----- Supplied material
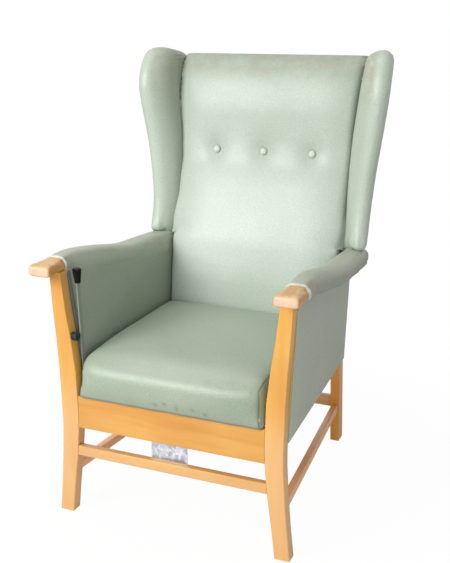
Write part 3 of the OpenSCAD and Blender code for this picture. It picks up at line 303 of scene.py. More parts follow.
def zinc_finish(name):
    """Hot dipped sheet with its crystal spangle."""
    f = Finish(name)
    flat = f.scaled(1.0, 0.2, 0.72)
    spangle = f.cells(150.0, vector=flat, out="Color")
    shade = f.add("ShaderNodeSeparateColor", None, {0: spangle}, out=0)
    edge = f.cells(150.0, "DISTANCE_TO_EDGE", flat)
    streak = f.noise(1.0, rough=0.6, vector=f.scaled(420.0, 420.0, 22.0))
    colour = f.mix(shade, ZINC, ZINC_PALE)
    colour = f.mix(f.step(edge, 0.0, 0.09, 0.22, 0.0), colour, ZINC_EDGE)
    colour = f.mix(f.step(streak, 0.56, 0.74, 0.0, 0.3), colour, ZINC_STREAK)
    rough = f.step(shade, 0.0, 1.0, 0.38, 0.6)
    return f.close(colour=colour, metal=0.55, rough=rough, normal=f.bump(shade, 0.1, 0.2 * MM))


def steel_finish(name):
    """Plain steel, brushed along the rod."""
    f = Finish(name)
    brushed = f.noise(1.0, detail=3.0, rough=0.6, vector=f.scaled(40.0, 1400.0, 1400.0))
    shade = f.mix(f.step(brushed, 0.3, 0.7), STEEL, tuple(share * 0.75 for share in STEEL))
    return f.close(colour=shade, metal=1.0, rough=f.step(brushed, 0.3, 0.7, 0.32, 0.44))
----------
Stated task
Quote exactly the stretch of lines above that starts at the first one and ends at the line with "0.1, 0.2 * MM))", and nothing beyond it.

Full solution
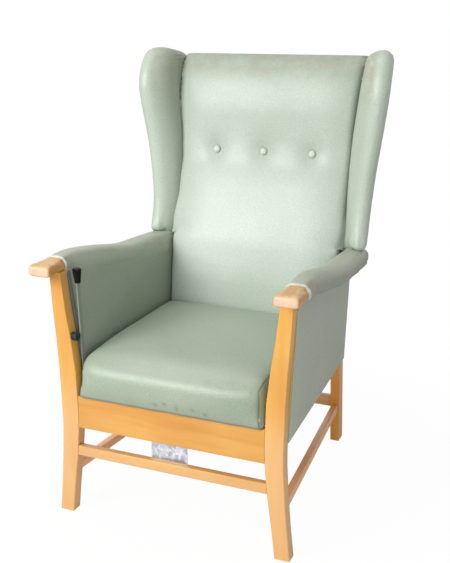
Write part 3 of the OpenSCAD and Blender code for this picture. It picks up at line 303 of scene.py. More parts follow.
def zinc_finish(name):
    """Hot dipped sheet with its crystal spangle."""
    f = Finish(name)
    flat = f.scaled(1.0, 0.2, 0.72)
    spangle = f.cells(150.0, vector=flat, out="Color")
    shade = f.add("ShaderNodeSeparateColor", None, {0: spangle}, out=0)
    edge = f.cells(150.0, "DISTANCE_TO_EDGE", flat)
    streak = f.noise(1.0, rough=0.6, vector=f.scaled(420.0, 420.0, 22.0))
    colour = f.mix(shade, ZINC, ZINC_PALE)
    colour = f.mix(f.step(edge, 0.0, 0.09, 0.22, 0.0), colour, ZINC_EDGE)
    colour = f.mix(f.step(streak, 0.56, 0.74, 0.0, 0.3), colour, ZINC_STREAK)
    rough = f.step(shade, 0.0, 1.0, 0.38, 0.6)
    return f.close(colour=colour, metal=0.55, rough=rough, normal=f.bump(shade, 0.1, 0.2 * MM))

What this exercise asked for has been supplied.